The struggle for the artist, according to Bellinck, is how to position yourself within the work and within the complexity and ambiguity of the problem you are dealing with. To get around this difficulty, he created ta fictional group, the Friends of a Reconstructed Europe, as a distancing device. The House plants the visitor-spectator somewhere in Europe, somewhere in the future, but at the same time, by employing the language of Esperanto which very few people understand, it makes the visitor-spectator a foreigner in relation to the experience. The project is mostly presented in abandoned buildings, usually with a faded glory. The idea of solitude is at the heart of the visit. There is no natural daylight: the windows in the building are closed off beforehand as part of the experience. The setup of the space is labyrinthine so that the visitor-spectator loses all sense of orientation after a few minutes.

In this case, the borders are blurred, between national identities, between fiction and reality, between the past, present and future. In this constructed neutral space, everyone is plunged into the identity of the Other, in some way. The perfect invitation to construct something new to fix and replace the old, tired aspects of the Apparatus.

All too quickly, the talk was over, leaving my head spinning with a cacophony of questions, possibilities and most importantly, a sense of urgency to react to find new ways of using performance to tackle important and fundamental questions which go to the very heart of European society and, crucially, its future.

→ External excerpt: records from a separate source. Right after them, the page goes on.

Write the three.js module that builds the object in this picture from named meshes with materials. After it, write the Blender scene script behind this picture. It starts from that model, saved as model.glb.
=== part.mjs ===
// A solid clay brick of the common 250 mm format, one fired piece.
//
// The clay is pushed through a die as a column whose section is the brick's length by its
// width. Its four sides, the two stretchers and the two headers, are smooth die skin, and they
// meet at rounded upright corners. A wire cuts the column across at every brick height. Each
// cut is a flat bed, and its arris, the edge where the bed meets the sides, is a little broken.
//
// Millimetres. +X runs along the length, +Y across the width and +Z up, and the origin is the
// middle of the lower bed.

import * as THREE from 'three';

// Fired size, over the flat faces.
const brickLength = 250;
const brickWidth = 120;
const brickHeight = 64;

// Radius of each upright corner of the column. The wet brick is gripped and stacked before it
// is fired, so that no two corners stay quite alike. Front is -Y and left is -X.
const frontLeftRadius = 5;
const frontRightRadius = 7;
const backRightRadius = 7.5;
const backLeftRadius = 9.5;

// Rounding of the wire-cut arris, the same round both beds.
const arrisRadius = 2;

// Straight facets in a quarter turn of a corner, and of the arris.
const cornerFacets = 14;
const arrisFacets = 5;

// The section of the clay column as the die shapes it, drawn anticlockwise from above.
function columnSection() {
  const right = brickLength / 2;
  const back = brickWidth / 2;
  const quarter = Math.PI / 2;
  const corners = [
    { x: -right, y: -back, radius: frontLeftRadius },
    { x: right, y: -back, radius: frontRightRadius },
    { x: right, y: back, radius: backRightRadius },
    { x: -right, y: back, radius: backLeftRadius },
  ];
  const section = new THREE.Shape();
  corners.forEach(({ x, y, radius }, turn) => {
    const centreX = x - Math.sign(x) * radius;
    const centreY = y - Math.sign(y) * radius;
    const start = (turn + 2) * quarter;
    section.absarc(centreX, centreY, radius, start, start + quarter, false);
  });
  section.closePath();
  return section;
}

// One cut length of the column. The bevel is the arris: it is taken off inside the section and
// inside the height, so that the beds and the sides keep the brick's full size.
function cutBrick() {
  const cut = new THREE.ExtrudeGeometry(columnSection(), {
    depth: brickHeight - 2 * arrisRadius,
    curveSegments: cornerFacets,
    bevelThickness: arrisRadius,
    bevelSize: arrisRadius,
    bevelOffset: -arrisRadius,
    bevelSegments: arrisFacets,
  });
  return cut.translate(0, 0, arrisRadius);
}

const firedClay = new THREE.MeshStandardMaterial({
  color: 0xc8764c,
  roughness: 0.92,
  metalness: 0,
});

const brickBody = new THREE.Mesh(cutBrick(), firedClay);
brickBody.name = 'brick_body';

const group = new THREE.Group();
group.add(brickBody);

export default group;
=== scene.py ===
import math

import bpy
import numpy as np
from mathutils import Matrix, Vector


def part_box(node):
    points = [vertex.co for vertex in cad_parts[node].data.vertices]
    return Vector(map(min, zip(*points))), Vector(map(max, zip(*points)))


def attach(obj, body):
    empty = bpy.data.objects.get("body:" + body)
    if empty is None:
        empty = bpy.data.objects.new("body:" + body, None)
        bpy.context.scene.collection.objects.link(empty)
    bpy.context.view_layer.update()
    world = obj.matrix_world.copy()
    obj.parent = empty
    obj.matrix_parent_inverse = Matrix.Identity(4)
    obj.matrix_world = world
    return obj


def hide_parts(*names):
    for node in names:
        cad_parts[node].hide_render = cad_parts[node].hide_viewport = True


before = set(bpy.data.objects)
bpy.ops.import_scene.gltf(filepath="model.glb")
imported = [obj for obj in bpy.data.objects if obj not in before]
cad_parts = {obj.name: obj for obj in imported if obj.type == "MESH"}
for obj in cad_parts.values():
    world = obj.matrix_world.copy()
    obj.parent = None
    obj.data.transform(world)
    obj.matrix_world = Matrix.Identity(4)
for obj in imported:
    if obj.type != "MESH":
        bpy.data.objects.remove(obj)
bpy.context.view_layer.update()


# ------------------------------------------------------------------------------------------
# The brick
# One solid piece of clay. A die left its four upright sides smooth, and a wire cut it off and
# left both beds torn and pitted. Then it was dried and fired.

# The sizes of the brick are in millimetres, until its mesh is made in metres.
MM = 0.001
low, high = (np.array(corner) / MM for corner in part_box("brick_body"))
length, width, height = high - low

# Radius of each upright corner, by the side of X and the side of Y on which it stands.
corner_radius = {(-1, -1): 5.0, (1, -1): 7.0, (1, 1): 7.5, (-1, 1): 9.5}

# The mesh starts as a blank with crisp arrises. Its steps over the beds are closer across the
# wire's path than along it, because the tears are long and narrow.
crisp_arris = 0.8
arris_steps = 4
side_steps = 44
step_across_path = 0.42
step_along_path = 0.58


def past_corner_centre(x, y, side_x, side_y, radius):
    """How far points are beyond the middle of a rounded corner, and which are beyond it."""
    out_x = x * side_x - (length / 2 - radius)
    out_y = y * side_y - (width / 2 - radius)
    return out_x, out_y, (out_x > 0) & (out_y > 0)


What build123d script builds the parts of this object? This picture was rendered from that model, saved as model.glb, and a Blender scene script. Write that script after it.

[1] Saskia Sassen, Expulsions: Brutality and Complexity in the Global Economy, Harvard University Press, 2014.

[2] Giorgio Agamben, "What Is an Apparatus?" and Other Essays, translated by David Kishik and Stefan Pedatella, Stanford University Press, 2009.

[3] Reddit:

[4] Documentary Across Disciplines, ed. Erika Balsom and Hila Peleg, MIT Press, 2006.

[5] Slavoj Zizek, The Parallax View, 2006, Massachusetts Institute of Technology, p. 17.

[6] Paolo Bianchi, “Utopia as Freedom of Imaginative Power: Essay on a Utopian Sculpture by Barbara Caveng”, Paolo Bianchi, Utopien Aveiden, 2013.